My hotel room has some deferred maintenance needs, but pulling a chair out onto the veranda I’m able to get a little more sun and overlook the courtyard. There seem to be some longer-term lodgers, who I think might be migrant farm workers.
I accidentally burn a paper cup in the microwave heating water for tea, so end up using my camp stove for hot water instead. There are a few restaurants in town, but I’m uninspired by the menus, so get a frozen entree and salad from the grocery store for dinner.
Day nineteen
I made a short detour down a bumpy road to see Salvation Mountain near the entrance to Slab City. The man-made folk-art mountain was the decades-long project of Leonard Knight to express his conviction that “God is Love.” The collection of verses and sincerity of the message reminds me of a Dr. Bronner’s soap bottle.

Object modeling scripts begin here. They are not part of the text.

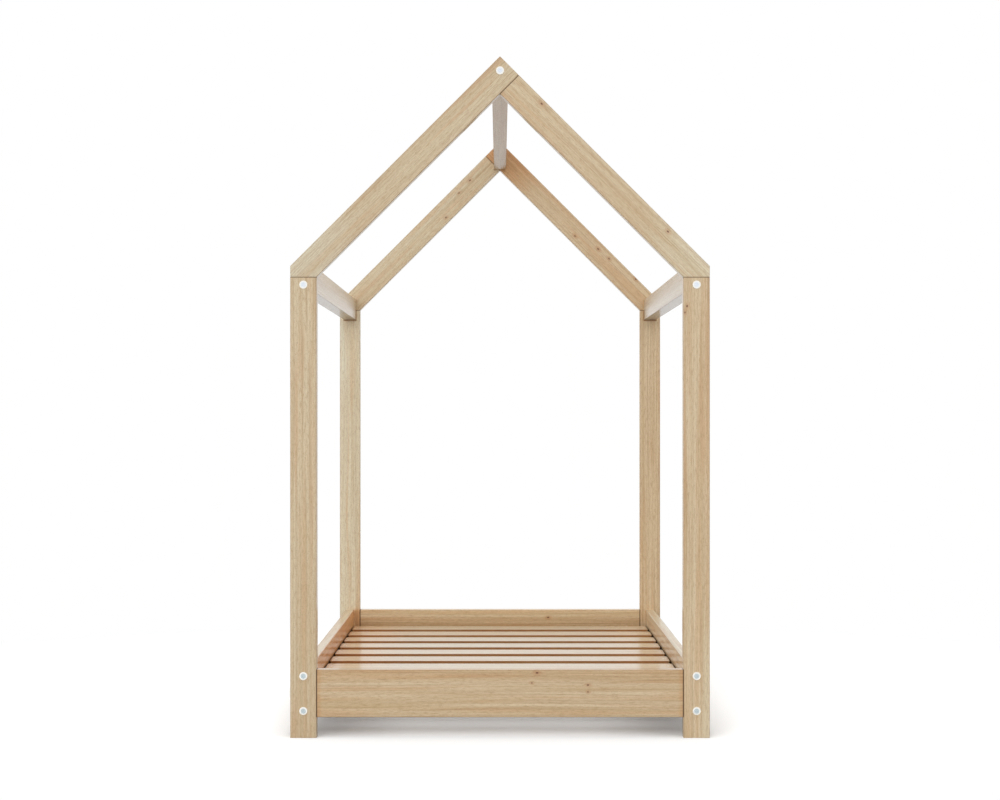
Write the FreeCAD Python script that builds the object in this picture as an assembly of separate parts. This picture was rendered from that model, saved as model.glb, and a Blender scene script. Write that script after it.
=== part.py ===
import FreeCAD, Part
import math
import os

# House frame bed for a child, in millimetres.
# The origin lies on the floor under the middle of the bed. +X is to the right, +Z is up,
# and the two gables stand across the ends of the Y axis, the front gable at -Y.
# The rear gable is the front gable turned half round about Z, and so is all that repeats.

# --- Mattress space -----------------------------------------------------------------------
mattress_width = 700.0
mattress_length = 1400.0
mattress_side_play = 11.0         # free space on each long side
mattress_end_play = 6.0           # free space at each end

# --- Boards -------------------------------------------------------------------------------
frame_board_width = 50.0          # posts and rafters, seen from the front
frame_board_thickness = 30.0      # posts and rafters, along Y
edge_radius = 1.5                 # rounding of the long edges
end_edge_radius = 0.8             # rims of the sawn ends, so that every joint shows as a line
post_height = 870.0               # floor to the seam between post and rafter
roof_pitch = 45.0                 # degrees

rail_height = 90.0
side_rail_thickness = 20.0
end_rail_thickness = frame_board_thickness    # flush with the posts on both faces
rail_floor_clearance = 39.0

eaves_beam_height = 50.0
eaves_beam_thickness = 30.0
eaves_beam_drop = 24.0            # how far the beam reaches below the seam

ridge_beam_height = 54.0
ridge_beam_thickness = 30.0
ridge_beam_lift = 1.5             # above the inner corner of the gable

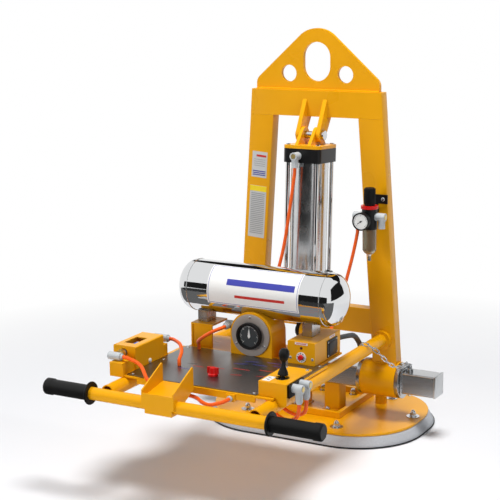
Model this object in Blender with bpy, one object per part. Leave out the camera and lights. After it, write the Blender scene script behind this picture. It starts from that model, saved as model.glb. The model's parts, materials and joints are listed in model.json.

I think about venturing further into Slab City, but the bumpy road deters me. I had thought about camping there the night before, but heard wildly mixed reviews of the so-called last free place on earth, where travelers, squatters, retirees, runaways and all sorts of people stay temporarily or in more permanent camps and operate on a barter economy to varying degrees. Nearly everyone I pass on my way in and out gives a big smile and wave. It seems like it would have been a cool place to visit, but maybe in a van and/or with more people.
Further north I find a similar community in Bombay Beach, which—artificially or not, I can’t tell—gives the impression of a post-apocalyptic beachfront resort. I make myself some lunch underneath a series of steel and barbed-wire sculptures and look at the Salton Sea to the west, an inland saltwater body of water fed, these days, mostly by agricultural runoff. I later learn that millions of years ago the sea was connected to the Gulf of California, but that sediment from the Colorado River (including deposits from the Grand Canyon) eventually formed a rift between the two.
Someone in a golf cart pulls up next to me while I’m riding out of town and asks me about my trip. I hadn’t been entirely sure if anyone lived in the RVs and small buildings around town, many of which are graffitied and boarded up. He warns me about traffic in the mountain passes before we part ways when I stop at a convenience store and buy a soda I’ve never heard of—Cactus Cooler—that turns out to be delicious.

I camped at Mecca Beach in the Salton Sea Recreation Area. I brought my camp chair and book to the expansive shoreline and pretended I was at the ocean. The faint manure smell and realization that what I thought was sand is actually innumerable dead barnacle shells shattered the illusion.